* **Recorded information**

## begin

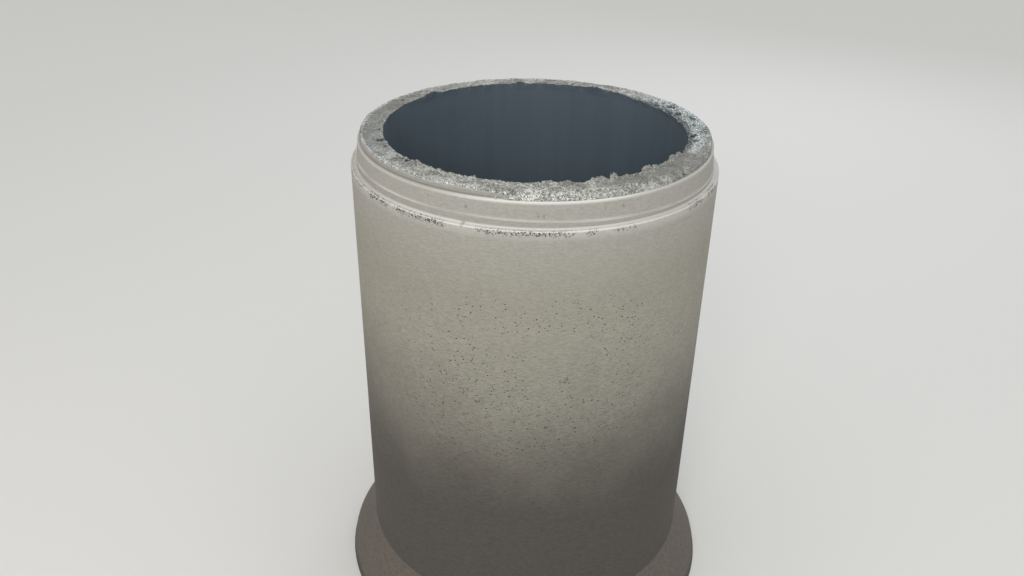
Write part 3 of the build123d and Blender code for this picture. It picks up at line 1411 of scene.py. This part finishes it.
@dataclass
class Studio:
    """A plain pale floor, soft lamps and the camera at the viewing angle of the real shot."""

    floor_radius: float = 70.0
    floor_sides: int = 128
    floor_colour: str = "e9e8e4"
    sky_colour: str = "f6f7f8"
    sky_strength: float = 0.72
    camera_distance: float = 3.4212
    camera_height: float = 3.2646
    camera_pitch: float = 28.766
    camera_yaw: float = -1.362
    camera_roll: float = -1.001
    camera_lens: float = 31.506
    sensor_width: float = 36.0
    lamps: tuple[Lamp, ...] = (
        Lamp("front_softbox", (-0.6, -6.5, 5.6), 3.5, 210.0, "fdfdfa"),
        Lamp("left_softbox", (-6.0, -2.5, 2.2), 2.5, 13.0, "ffd0b0"),
        Lamp("back_softbox", (3.4, 8.0, 6.2), 5.0, 110.0, "eef4ff"),
    )

    def floor(self) -> bpy.types.Object:
        """Lays the floor, round so that its far edge looks level from any side.

        Returns:
            The floor's object.
        """
        reach = Vector((self.floor_radius, 0.0, 0.0))
        turns = [math.tau * side / self.floor_sides for side in range(self.floor_sides)]
        mesh = bpy.data.meshes.new("studio_floor")
        edge = [Matrix.Rotation(turn, 3, "Z") @ reach for turn in turns]
        mesh.from_pydata(edge, [], [range(self.floor_sides)])
        material = bpy.data.materials.new("matt_studio_paint")
        material.use_nodes = True
        shader = material.node_tree.nodes["Principled BSDF"]
        shader.inputs["Base Color"].default_value = linear_colour(self.floor_colour)
        shader.inputs["Roughness"].default_value = 0.95
        mesh.materials.append(material)
        floor = add_object("studio_floor", mesh)
        return floor

    def sky(self) -> None:
        """Lights the whole room evenly, and shows white where the floor ends."""
        world = bpy.data.worlds.new("studio_sky")
        bpy.context.scene.world = world
        world.use_nodes = True
        tree = world.node_tree
        tree.nodes.clear()
        add = partial(add_node, tree)
        path = add(Kind.LIGHT_PATH).node.outputs
        seen = add(Kind.LARGER, path["Is Camera Ray"], path["Is Glossy Ray"])
        soft = add(Kind.BACKGROUND, linear_colour(self.sky_colour), self.sky_strength)
        white = add(Kind.BACKGROUND, linear_colour(self.floor_colour), 1.0)
        add(Kind.WORLD, add(Kind.SHADER_BLEND, seen, soft, white))

    def camera(self) -> bpy.types.Object:
        """Sets the camera.

        Returns:
            The camera's object.
        """
        pitch, yaw = math.radians(self.camera_pitch), math.radians(self.camera_yaw)
        ahead = Vector(
            (math.sin(yaw) * math.cos(pitch), math.cos(yaw) * math.cos(pitch), -math.sin(pitch))
        )
        right = Vector((math.cos(yaw), -math.sin(yaw), 0.0))
        level = Matrix((right, right.cross(ahead), -ahead)).transposed()
        roll = Matrix.Rotation(math.radians(-self.camera_roll), 3, "Z")
        lens = bpy.data.cameras.new("camera")
        lens.lens = self.camera_lens
        lens.sensor_width = self.sensor_width
        lens.clip_end = self.floor_radius * 2
        camera = add_object("camera", lens)
        camera.matrix_world = Matrix.Translation((0.0, -self.camera_distance, self.camera_height)) @ (
            level @ roll
        ).to_4x4()
        bpy.context.scene.camera = camera
        return camera

    def build(self, target: Vector) -> None:
        """Sets up camera, floor, sky and lamps.

        Args:
            target: the point that the lamps shine at.
        """
        self.camera()
        self.floor()
        self.sky()
        for lamp in self.lamps:
            lamp.build(target)
        bpy.context.scene.view_settings.view_transform = "Standard"


def main() -> None:
    """Builds the stage and the pipe, and hangs each piece on the frame's root body."""
    logging.basicConfig(level=logging.INFO, format="%(name)s: %(message)s")
    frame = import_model()
    sizes = PipeSizes.from_frame(frame)
    Studio().build(Vector((0.0, 0.0, sizes.top / 2)))

    pipe = PipeWall(sizes, Casting()).build()
    for finish in (FormedConcrete(sizes=sizes), BrokenConcrete(), CoredConcrete()):
        pipe.data.materials.append(finish.build())
    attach(pipe, "root")
    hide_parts("culvert_pipe")
    LOG.info("%s has %d faces", pipe.name, len(pipe.data.polygons))

    stone = CrushedStone().build()
    grains_of_face = LooseGrains(
        name="open_face_grains",
        pipe=pipe,
        mask="porous",
        least_mask=0.80,
        per_square_metre=21000.0,
        smallest=1.3 * MM,
        largest=2.8 * MM,
        palest=1.0,
        seed=7,
    )
    crumbs = LooseGrains(
        name="rim_crumbs",
        pipe=pipe,
        mask="rim",
        least_mask=0.60,
        per_square_metre=12000.0,
        smallest=1.6 * MM,
        largest=3.8 * MM,
        palest=0.75,
        seed=11,
    )
    for loose in (grains_of_face, crumbs):
        grains = loose.build(stone)
        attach(grains, "root")
        LOG.info("%s has %d faces", grains.name, len(grains.data.polygons))


if __name__ == "__main__":
    main()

## end

* **Task to carry out**
Extract exactly the leading lines of the data, stopping at and including the line with "return floor".

* **Answer in full**
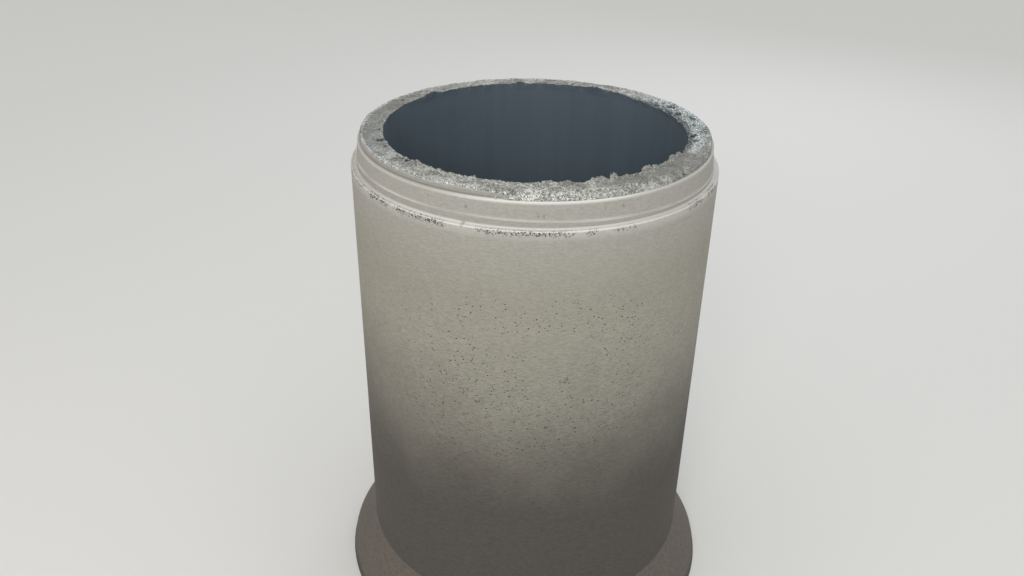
Write part 3 of the build123d and Blender code for this picture. It picks up at line 1411 of scene.py. This part finishes it.
@dataclass
class Studio:
    """A plain pale floor, soft lamps and the camera at the viewing angle of the real shot."""

    floor_radius: float = 70.0
    floor_sides: int = 128
    floor_colour: str = "e9e8e4"
    sky_colour: str = "f6f7f8"
    sky_strength: float = 0.72
    camera_distance: float = 3.4212
    camera_height: float = 3.2646
    camera_pitch: float = 28.766
    camera_yaw: float = -1.362
    camera_roll: float = -1.001
    camera_lens: float = 31.506
    sensor_width: float = 36.0
    lamps: tuple[Lamp, ...] = (
        Lamp("front_softbox", (-0.6, -6.5, 5.6), 3.5, 210.0, "fdfdfa"),
        Lamp("left_softbox", (-6.0, -2.5, 2.2), 2.5, 13.0, "ffd0b0"),
        Lamp("back_softbox", (3.4, 8.0, 6.2), 5.0, 110.0, "eef4ff"),
    )

    def floor(self) -> bpy.types.Object:
        """Lays the floor, round so that its far edge looks level from any side.

        Returns:
            The floor's object.
        """
        reach = Vector((self.floor_radius, 0.0, 0.0))
        turns = [math.tau * side / self.floor_sides for side in range(self.floor_sides)]
        mesh = bpy.data.meshes.new("studio_floor")
        edge = [Matrix.Rotation(turn, 3, "Z") @ reach for turn in turns]
        mesh.from_pydata(edge, [], [range(self.floor_sides)])
        material = bpy.data.materials.new("matt_studio_paint")
        material.use_nodes = True
        shader = material.node_tree.nodes["Principled BSDF"]
        shader.inputs["Base Color"].default_value = linear_colour(self.floor_colour)
        shader.inputs["Roughness"].default_value = 0.95
        mesh.materials.append(material)
        floor = add_object("studio_floor", mesh)
        return floor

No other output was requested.